Eine kleine Zeitungsmeldung im Sommer letzten Jahres: Zwei junge Männer steigen bei Nacht im fränkischen Kulmbach in das Freibad ein, legen ihre Oberbekleidung am Beckenrand ab und klettern auf den Sprungturm. Da die Sprunganlage wegen Baufälligkeit zu diesem Zeitpunkt geschlossen und das Wasser abgelassen ist, verlieren beide beim Sprung in das leere Becken ihr Leben.
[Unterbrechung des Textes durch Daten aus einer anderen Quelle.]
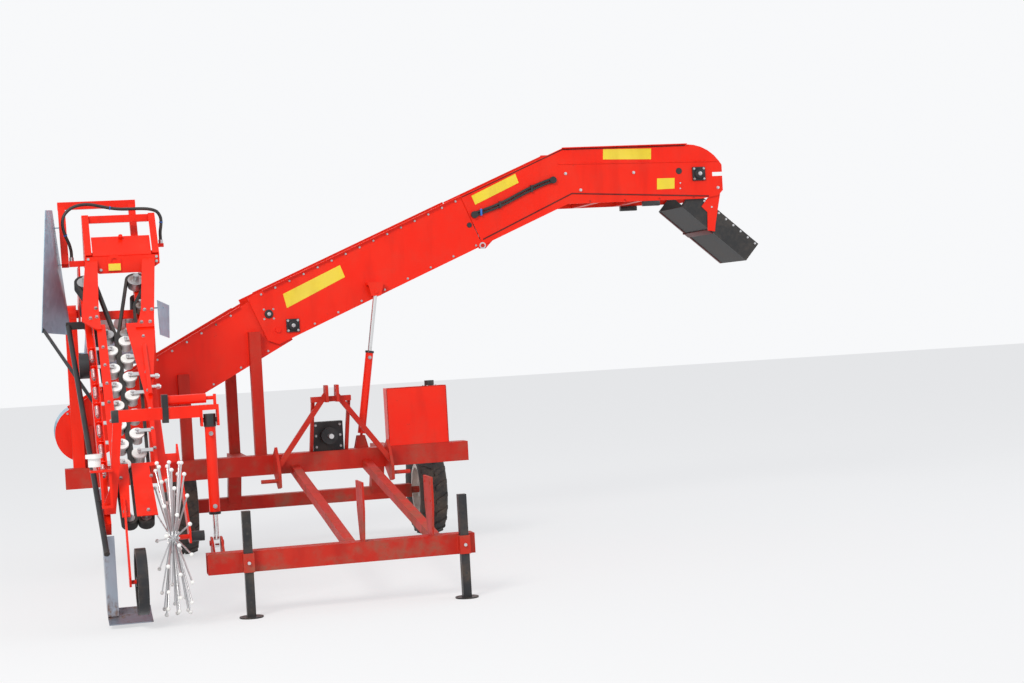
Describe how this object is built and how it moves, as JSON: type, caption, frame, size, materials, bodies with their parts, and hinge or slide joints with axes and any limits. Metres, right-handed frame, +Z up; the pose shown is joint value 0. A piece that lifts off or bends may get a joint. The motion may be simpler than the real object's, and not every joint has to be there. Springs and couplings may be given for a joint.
{
  "type": "top-lifting root harvester",
  "caption": "Carried single-row root harvester: sloping picking belts with a finger wheel, a cross web conveyor and a folding gooseneck discharge boom on a frame with support wheels.",
  "frame": {"origin": "centre of the bounding box at ground level", "axes": "+Z up, -Y the way it travels, +X to the machine's left, where the boom discharges"},
  "size_m": [5.4248, 4.255, 2.91],
  "materials": {
    "red_paint": "gloss, weathered",
    "dark_steel": "satin",
    "bare_steel": "worn",
    "zinc": "galvanised",
    "nylon": "worn",
    "belt_rubber": "matt",
    "tyre_rubber": "matt",
    "white_paint": "satin"
  },
  "bodies": {
    "chassis": {"main_frame": "red_paint", "headstock": "red_paint", "axle_beam": "red_paint", "conveyor_posts": "red_paint", "picker_mast": "red_paint", "push_tubes": "red_paint", "belly_beam": "red_paint", "cross_trough": "red_paint", "cross_web": "belt_rubber", "transfer_chute": "zinc", "gearbox": "dark_steel", "oil_tank": "red_paint"},
    "input_shaft": {"pto_stub": "bare_steel"},
    "wheel_right": {"tyre_right": "tyre_rubber", "rim_right": "white_paint"},
    "wheel_left": {"tyre_left": "tyre_rubber", "rim_left": "white_paint"},
    "stand_right": {"stand_right": "dark_steel"},
    "stand_left": {"stand_left": "dark_steel"},
    "picker": {"rail_left": "red_paint", "rail_right": "red_paint", "belt_rollers": "nylon", "picking_belts": "belt_rubber", "belt_pulleys": "bare_steel", "tension_rods": "bare_steel", "head_frame": "red_paint", "head_hoop": "red_paint", "head_hose": "red_paint", "pivot_arms": "red_paint", "deflectors": "zinc", "side_bars": "dark_steel", "nose": "red_paint", "share": "bare_steel", "wheel_arm": "red_paint", "front_arm": "red_paint"},
    "head_cover": {"head_cover": "red_paint"},
    "gauge_wheel": {"gauge_wheel": "dark_steel"},
    "finger_wheel": {"finger_wheel": "nylon"},
    "topper_right": {"topper_right": "bare_steel"},
    "topper_left": {"topper_left": "bare_steel"},
    "lift_barrel": {"lift_barrel": "red_paint"},
    "lift_rod": {"lift_rod": "bare_steel"},
    "boom": {"boom_lower": "red_paint", "boom_web": "belt_rubber"},
    "boom_barrel": {"boom_barrel": "red_paint"},
    "boom_rod": {"boom_rod": "bare_steel"},
    "boom_tip": {"boom_tip": "red_paint", "tip_hoses": "red_paint", "tip_web": "belt_rubber"},
    "chute": {"chute": "belt_rubber"}
  },
  "joints": [
    {"name": "input_shaft", "type": "hinge", "parent": "chassis", "child": "input_shaft", "pos_m": [-0.74235, 0.7225, 0.88], "axis": [0, 1, 0], "continuous": true},
    {"name": "wheel_right", "type": "hinge", "parent": "chassis", "child": "wheel_right", "pos_m": [-1.74235, 1.7725, 0.355], "axis": [1, 0, 0], "continuous": true},
    {"name": "wheel_left", "type": "hinge", "parent": "chassis", "child": "wheel_left", "pos_m": [0.15765, 1.7725, 0.355], "axis": [1, 0, 0], "continuous": true},
    {"name": "stand_right", "type": "slide", "parent": "chassis", "child": "stand_right", "axis": [0, 0, 1], "range_m": [0, 0.25]},
    {"name": "stand_left", "type": "slide", "parent": "chassis", "child": "stand_left", "axis": [0, 0, 1], "range_m": [0, 0.25]},
    {"name": "picker_lift", "type": "hinge", "parent": "chassis", "child": "picker", "pos_m": [-2.24735, 0.8225, 1.85], "axis": [-1, 0, 0], "range_deg": [0, 8]},
    {"name": "head_cover", "type": "hinge", "parent": "picker", "child": "head_cover", "pos_m": [-2.24735, 0.1945, 2.2213], "axis": [1, 0, 0], "range_deg": [0, 80]},
    {"name": "gauge_wheel", "type": "hinge", "parent": "picker", "child": "gauge_wheel", "pos_m": [-2.25735, -1.8075, 0.27], "axis": [1, 0, 0], "continuous": true},
    {"name": "finger_wheel", "type": "hinge", "parent": "picker", "child": "finger_wheel", "pos_m": [-2.05735, -1.6775, 0.49], "axis": [1, 0, 0], "continuous": true},
    {"name": "topper_right", "type": "hinge", "parent": "picker", "child": "topper_right", "pos_m": [-2.14735, 0.12137, 1.74962], "axis": [0, -0.6428, 0.766], "continuous": true},
    {"name": "topper_left", "type": "hinge", "parent": "picker", "child": "topper_left", "pos_m": [-2.34735, 0.12137, 1.74962], "axis": [0, -0.6428, 0.766], "continuous": true},
    {"name": "lift_barrel", "type": "hinge", "parent": "picker", "child": "lift_barrel", "pos_m": [-1.79235, -1.4875, 1.15], "axis": [1, 0, 0], "range_deg": [-1, 15]},
    {"name": "lift_rod", "type": "slide", "parent": "lift_barrel", "child": "lift_rod", "axis": [0, 0, -1], "range_m": [-0.01, 0.36]},
    {"name": "boom_raise", "type": "hinge", "parent": "chassis", "child": "boom", "pos_m": [-1.04235, 1.2225, 1.66], "axis": [0, -1, 0], "range_deg": [-6, 10]},
    {"name": "boom_barrel", "type": "hinge", "parent": "chassis", "child": "boom_barrel", "pos_m": [-0.49235, 0.8725, 0.83], "axis": [0, -1, 0], "range_deg": [-10, 10]},
    {"name": "boom_rod", "type": "slide", "parent": "boom_barrel", "child": "boom_rod", "axis": [0.1569, 0, 0.9876], "range_m": [-0.2, 0.25]},
    {"name": "boom_fold", "type": "hinge", "parent": "boom", "child": "boom_tip", "pos_m": [0.51365, 1.2225, 2.203], "axis": [0, 1, 0], "range_deg": [0, 70]},
    {"name": "chute_swing", "type": "hinge", "parent": "boom_tip", "child": "chute", "pos_m": [2.39765, 1.2225, 2.565], "axis": [0, -1, 0], "range_deg": [-15, 45]}
  ],
  "couplings": [
    {"joint": "lift_barrel", "follows": "picker_lift", "ratio": 1.5838},
    {"joint": "lift_rod", "follows": "picker_lift", "m_per_rad": 2.3609},
    {"joint": "boom_barrel", "follows": "boom_raise", "ratio": 0.3322},
    {"joint": "boom_rod", "follows": "boom_raise", "m_per_rad": 0.6615}
  ]
}
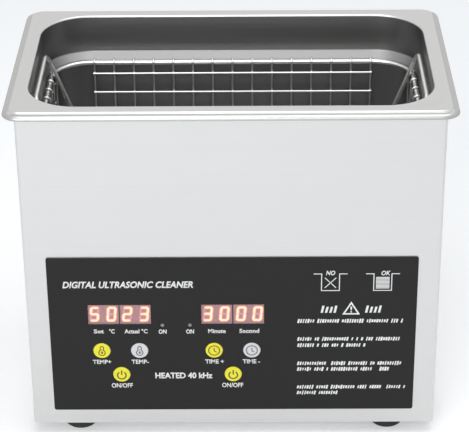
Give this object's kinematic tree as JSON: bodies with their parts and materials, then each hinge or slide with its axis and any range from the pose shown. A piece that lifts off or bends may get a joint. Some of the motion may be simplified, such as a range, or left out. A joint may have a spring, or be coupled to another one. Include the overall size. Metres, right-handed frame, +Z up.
{
  "type": "ultrasonic cleaner",
  "caption": "Benchtop ultrasonic cleaner: drawn steel tank in a brushed casing, dark digital control panel, and a lift-out wire basket with two fold-in handles.",
  "frame": {"origin": "on the table, under the middle of the casing, at the underside of the rubber feet", "axes": "+Z up, +X to the right as seen from the control panel, front panel facing -Y"},
  "size_m": [0.265, 0.162, 0.225],
  "materials": {
    "brushed_casing": "fine vertical brush",
    "galvanised_sheet": "galvanised",
    "zinc_screws": "zinc plated",
    "black_rubber": "matte",
    "drawn_steel": "satin, drawn",
    "seal_rubber": "matte",
    "heater_foil": "silicone, matte",
    "sensor_metal": "plated",
    "black_bakelite": "moulded",
    "panel_film": "fine matte film",
    "window_film": "tinted clear film",
    "yellow_key": "printed yellow",
    "pale_key": "printed pale grey",
    "green_board": "solder resist",
    "number_module": "lit number module",
    "switch_plastic": "moulded",
    "grey_lens": "tinted lens",
    "cast_aluminium": "turned",
    "grey_ceramic": "fired ceramic",
    "copper_plate": "bare",
    "plain_steel": "turned",
    "power_package": "moulded",
    "ferrite": "sintered",
    "capacitor_sleeve": "sleeve",
    "terminal_green": "moulded",
    "inlet_plastic": "moulded",
    "plated_brass": "nickel plated",
    "fuse_glass": "clear",
    "fan_plastic": "moulded",
    "lead_insulation": "extruded",
    "ribbon_grey": "extruded",
    "basket_wire": "electropolished"
  },
  "bodies": {
    "cleaner": {"board_leads": "lead_insulation", "bottom_plate": "galvanised_sheet", "bottom_plate_screws": "zinc_screws", "control_board": "green_board", "control_board_chips": "switch_plastic", "control_board_screws": "zinc_screws", "control_board_standoffs": "zinc_screws", "display_modules": "number_module", "display_windows": "window_film", "driver_board": "green_board", "driver_board_screws": "zinc_screws", "driver_board_standoffs": "zinc_screws", "driver_capacitors": "capacitor_sleeve", "driver_heatsink": "cast_aluminium", "driver_inductor": "ferrite", "driver_relays": "black_bakelite", "driver_transformer": "ferrite", "electrode_plates": "copper_plate", "fan_frame": "fan_plastic", "fan_screws": "zinc_screws", "foot_screws": "zinc_screws", "heating_band": "heater_foil", "housing_shell": "brushed_casing", "indicator_leds": "grey_lens", "inlet_pins": "plated_brass", "mains_leads": "lead_insulation", "panel_overlay": "panel_film", "piezo_rings": "grey_ceramic", "power_inlet": "inlet_plastic", "power_transistors": "power_package", "ribbon_cable": "ribbon_grey", "rubber_feet": "black_rubber", "tact_switches": "switch_plastic", "tank": "drawn_steel", "tank_seal": "seal_rubber", "temperature_sensor": "sensor_metal", "terminal_blocks": "terminal_green", "thermal_cutout": "black_bakelite", "transducer_back_masses": "plain_steel", "transducer_bolts": "plain_steel", "transducer_front_masses": "cast_aluminium"},
    "key_temp_up": {"key_temp_up": "yellow_key"},
    "key_temp_down": {"key_temp_down": "pale_key"},
    "key_heat_power": {"key_heat_power": "yellow_key"},
    "key_time_up": {"key_time_up": "yellow_key"},
    "key_time_down": {"key_time_down": "pale_key"},
    "key_sonic_power": {"key_sonic_power": "yellow_key"},
    "basket": {"basket_ring": "basket_wire", "basket_floor_mesh": "basket_wire", "basket_front_wall": "basket_wire", "basket_back_wall": "basket_wire", "basket_left_wall": "basket_wire", "basket_right_wall": "basket_wire", "basket_feet": "basket_wire", "hinge_clips": "basket_wire"},
    "handle_left": {"handle_left": "basket_wire"},
    "handle_right": {"handle_right": "basket_wire"},
    "fuse_drawer": {"fuse_drawer": "inlet_plastic", "fuse": "fuse_glass"},
    "fan_rotor": {"fan_rotor": "fan_plastic"}
  },
  "joints": [
    {"name": "press_temp_up", "type": "slide", "parent": "cleaner", "child": "key_temp_up", "axis": [0, 1, 0], "range_m": [0, 0.0004], "stiffness_N_per_m": 3000},
    {"name": "press_temp_down", "type": "slide", "parent": "cleaner", "child": "key_temp_down", "axis": [0, 1, 0], "range_m": [0, 0.0004], "stiffness_N_per_m": 3000},
    {"name": "press_heat_power", "type": "slide", "parent": "cleaner", "child": "key_heat_power", "axis": [0, 1, 0], "range_m": [0, 0.0004], "stiffness_N_per_m": 3000},
    {"name": "press_time_up", "type": "slide", "parent": "cleaner", "child": "key_time_up", "axis": [0, 1, 0], "range_m": [0, 0.0004], "stiffness_N_per_m": 3000},
    {"name": "press_time_down", "type": "slide", "parent": "cleaner", "child": "key_time_down", "axis": [0, 1, 0], "range_m": [0, 0.0004], "stiffness_N_per_m": 3000},
    {"name": "press_sonic_power", "type": "slide", "parent": "cleaner", "child": "key_sonic_power", "axis": [0, 1, 0], "range_m": [0, 0.0004], "stiffness_N_per_m": 3000},
    {"name": "basket_lift", "type": "slide", "parent": "cleaner", "child": "basket", "axis": [0, 0, 1], "range_m": [0, 0.115]},
    {"name": "handle_left_fold", "type": "hinge", "parent": "basket", "child": "handle_left", "pos_m": [-0.09, 0, 0.14195], "axis": [0, 1, 0], "range_deg": [0, 105]},
    {"name": "handle_right_fold", "type": "hinge", "parent": "basket", "child": "handle_right", "pos_m": [0.09, 0, 0.14195], "axis": [0, -1, 0], "range_deg": [0, 105]},
    {"name": "fuse_drawer_pull", "type": "slide", "parent": "cleaner", "child": "fuse_drawer", "axis": [0, 1, 0], "range_m": [0, 0.02]},
    {"name": "fan_spin", "type": "hinge", "parent": "cleaner", "child": "fan_rotor", "pos_m": [-0.058, 0.065, 0.058], "axis": [0, 1, 0], "continuous": true}
  ]
}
An einem unwirklichen Ort manifestiert sich der Tod als Fiktion und eine unheimliche Realität scheint nun unbeirrt und fortwährend dafür zu sorgen, dass sich keine Zufriedenheit einstellt, wenn es darum geht, das Geschehene zu verstehen. Eine Zuordnung der Rollen erscheint unmöglich. Der Held und der Idiot verschwimmen ineinander. Der Verlust von Leben wird als sinnlos erfahren. Jugendlicher Übermut erlebt weder Erwachsen, noch Erfüllung, sondern endet in einem absoluten Moment des Verschwindens. Auch der Sprungturm ist nach seiner Sprengung im März diesen Jahres verschwunden, die Sprunganlage eingerissen und eingeebnet. In Kulmbach wächst jetzt Gras über die Sache. Und wir wissen eigentlich nicht, wie wir damit umgehen sollen. Und eigentlich weiß niemand, wie damit umzugehen ist. Es gilt doch der Zweckmäßigkeit gegenüber indifferent zu sein, sich nicht mit ihr zu befassen, sich überhaupt nicht für sie zu interessieren.

Die Zeit der Zweckmäßigkeit ist vorbei. Die Bühnenrekonstruktion überwindet den Tod, enttarnt den Idioten als Held und reanimiert den Übermut.